Trust During Sale and Transition

Photo by Alex Shute on Unsplash
Unlike many other transactions in life, a buyer and seller of a business need to establish trust with each other, as that trust will be called on even after the date of sale. If that trust doesn’t start during the due diligence period, a sale may even fall apart.
Contrast this with a real estate transaction, in which the buyers and sellers may never meet, even on the day of closing. They are represented by others and can close without meeting employees or learning processes.
Help in the Present
Many buyers may be owning and operating a business for the first time, so they will appreciate any kind of help they can get. Basic examples of easy connections a seller can make for a buyer:
- A resource or service to get incorporated, obtain an EIN, etc.
- Some business banks to consider, including a personal introduction to your own banker, if appropriate
- Introductions to other peers and colleagues who you have leaned on for business advice and help who may also offer some helpful advice to the incoming owner
Help in the Future
While some business owners are happy to ride off into the sunset after the transition period, never to think about or worry about their former business again, the truth is that many business owners like to know how their former company (and employees) are doing. Many really appreciate the phone call, long beyond an agreed-to contractual transition time, of, “Hey, could I run an idea by you…”

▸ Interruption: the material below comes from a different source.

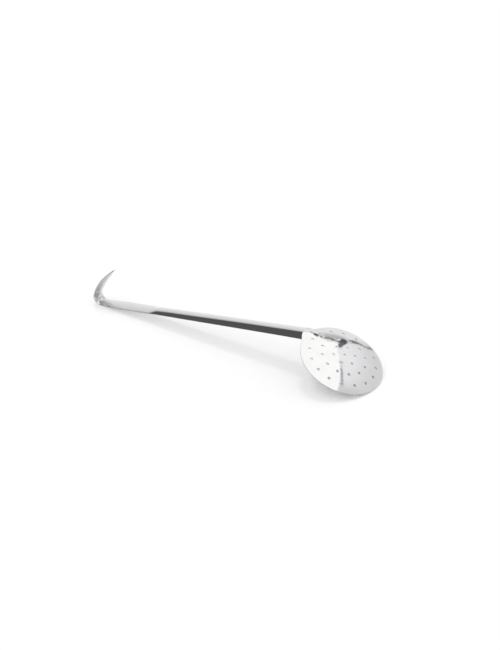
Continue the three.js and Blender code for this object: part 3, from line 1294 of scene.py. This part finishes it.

The trust and relationship behind such a phone call underline a great key to success in a business transaction: trust.
We always say that buyers and sellers are building trust not just with each other, but with everyone involved in the transaction, creating an environment of everyone rowing in the right direction. This means that buyers are disclosing everything to the bank financing the deal. This means that sellers are not hiding bad inventory or employee challenges. It means that advisors are using the right kind of communication, be it text, email, or phone calls, to move the transaction forward in a positive manner, always implying cooperation on all sides.
Checklist of Trust
So, to review, sellers should keep the following in mind:
- Share everything you can think of and even some things you might have forgotten about. Try to put yourself in the shoes of the buyer, taking into account what he/she knows about your industry and business in general and work from there.
- Be realistic. There may have been some areas you didn’t develop when you were an owner that are opportunities for the buyer. Be moderate in your claims.
- Communicate as quickly as you can. Nobody wants to be left waiting in any aspect of life, much less one of the most important transactions they can make. Try to get back to every request in a timely manner or ask for time you need (and deliver).
Buyers should keep the following in mind:
- Ask questions. There is no such thing as a dumb question in life, and certainly not in buying a business. Our advisors are here to help you with every single question you might have (and some you didn’t know you had).
- Disclose. Whether the bank is asking you for financial statements or the seller is asking you about your experience in the industry, always be transparent. There will be no benefit in hiding or withholding.
- Get help. You’re not expected to do this on your own. Use the right suite of experts, be they attorneys, accountants, or mentors, to help you with things you don’t know. If you don’t know something, go back to the previous point: ask questions.